Essentially, he is arguing that individual citizens who do not have health insurance are thus not participating in the “interstate commerce” of health care insurance, and so cannot be compelled to purchase it by the federal government under the interstate commerce clause. Case law surrounding the interstate commerce clause is lengthy and confusing to say the least. However, there appears to be no other example where the courts have ruled economic inactivity to be interstate commerce (one exception being from 1792 when Congress compelled people to buy guns — really).

Ultimately, this case is likely to be decided by the U.S. Supreme Court. The AG doesn’t think  that will take place until at least mid-2012. The individual mandate in the health care bill doesn’t take effect until 2014.

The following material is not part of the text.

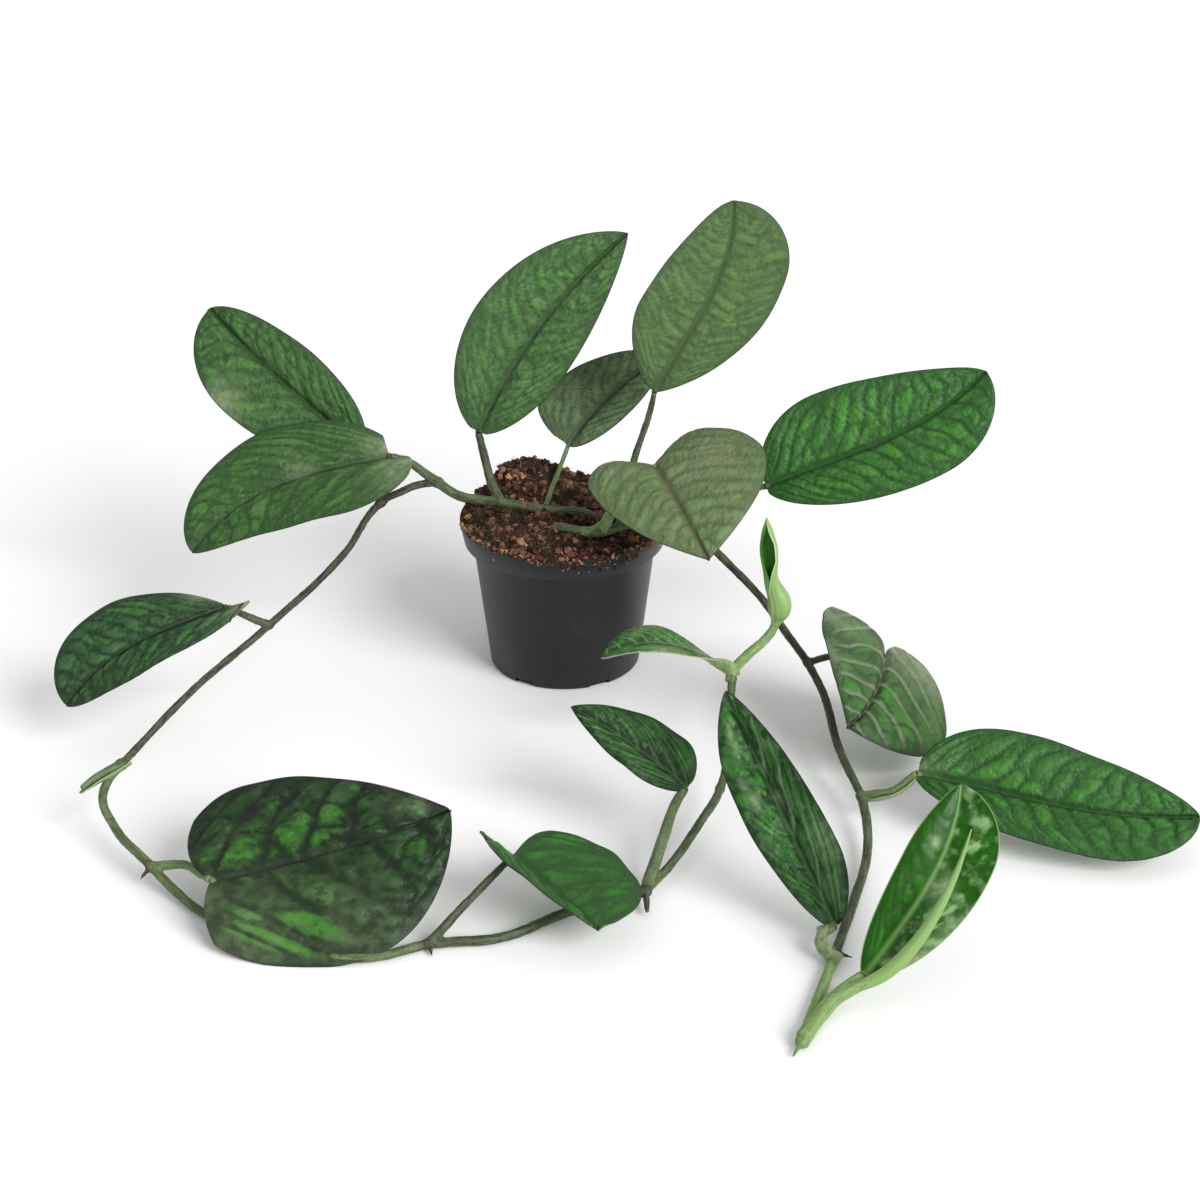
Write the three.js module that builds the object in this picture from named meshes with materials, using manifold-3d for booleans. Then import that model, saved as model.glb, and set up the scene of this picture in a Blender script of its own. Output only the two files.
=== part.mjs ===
// A climbing aroid with quilted leaves, planted in a plastic nursery pot.
// Two trailing vines leave the pot, one on each side, and end lying on the surface in front of it.
// Millimetres, +Z up. The origin is the middle of the pot's base, +X is right, -Y is the front.
import * as THREE from 'three';
import { mergeVertices } from 'three/addons/utils/BufferGeometryUtils.js';
import Module from 'manifold-3d';

const wasm = await Module();
wasm.setup();

// Driving dimensions
const POT_HEIGHT = 90;
const RIM_RADIUS = 60;
const LIP_DEPTH = 14;
const LIP_TAPER = 2.5;
const LIP_STEP = 5;
const BASE_RADIUS = 43.3;
const POT_WALL = 1.3;
const POT_FLOOR = 1.6;
const POT_SIDES = 40;
const DRAIN_NOTCHES = 6;
const DRAIN_NOTCH = { wide: 12, high: 3, deep: 5, turn: -32 };
const CLEARANCE = 0.35;
const BLADE_THICKNESS = 0.9;
const BLADE_ROWS = 12;
const BLADE_COLUMNS = 6;
const STEM_SIDES = 7;
const STEM_STEP = 14;

const COLOURS = {
  pot: 0x26262a,
  soil: 0x4a3026,
  olderLeaf: 0x4c6b48,
  leaf: 0x2c6a32,
  youngLeaf: 0x4f9a3c,
  oldStem: 0x55603f,
  shoot: 0x93b866,
};

const radians = THREE.MathUtils.degToRad;
const vector = (point) => new THREE.Vector3(...point);

// Solids are joined and cut as manifolds, then turned back into meshes
function solidFrom(geometry) {
  const bare = geometry.clone();
  bare.deleteAttribute('normal');
  bare.deleteAttribute('uv');
  const merged = mergeVertices(bare, 1e-4);
  return new wasm.Manifold(new wasm.Mesh({
    numProp: 3,
    vertProperties: new Float32Array(merged.attributes.position.array),
    triVerts: new Uint32Array(merged.index.array),
  }));
}

function geometryFrom(solid) {
  const mesh = solid.getMesh();
  const geometry = new THREE.BufferGeometry();
  geometry.setAttribute('position', new THREE.BufferAttribute(new Float32Array(mesh.vertProperties), 3));
  geometry.setIndex(new THREE.BufferAttribute(new Uint32Array(mesh.triVerts), 1));
  geometry.computeVertexNormals();
  return geometry;
}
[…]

Currently, 21 states, including Virginia, are involved with some type of lawsuit against the federal government concerning the health care law. The two primary suits are in Virginia and Florida. Mr. Cuccinelli urged the crowd Monday night to take advantage of the times to educate and inform their friends and family, particularly their children, on the first principles of our nation’s founding documents, such as the Declaration of Independence and the U.S. Constitution. Many people today do not know enough about our Founding or what those documents say to understand the implications of the federal government’s take over of what has always been a private enterprise.

Few disagree that there is need for some type of health reform in our nation. At The Family Foundation we struggle each year to pay the ever-increasing cost of health care for our staff. But few outside the beltway, or among the academic left, believe that the federal government is capable of managing our nation’s health care system wisely.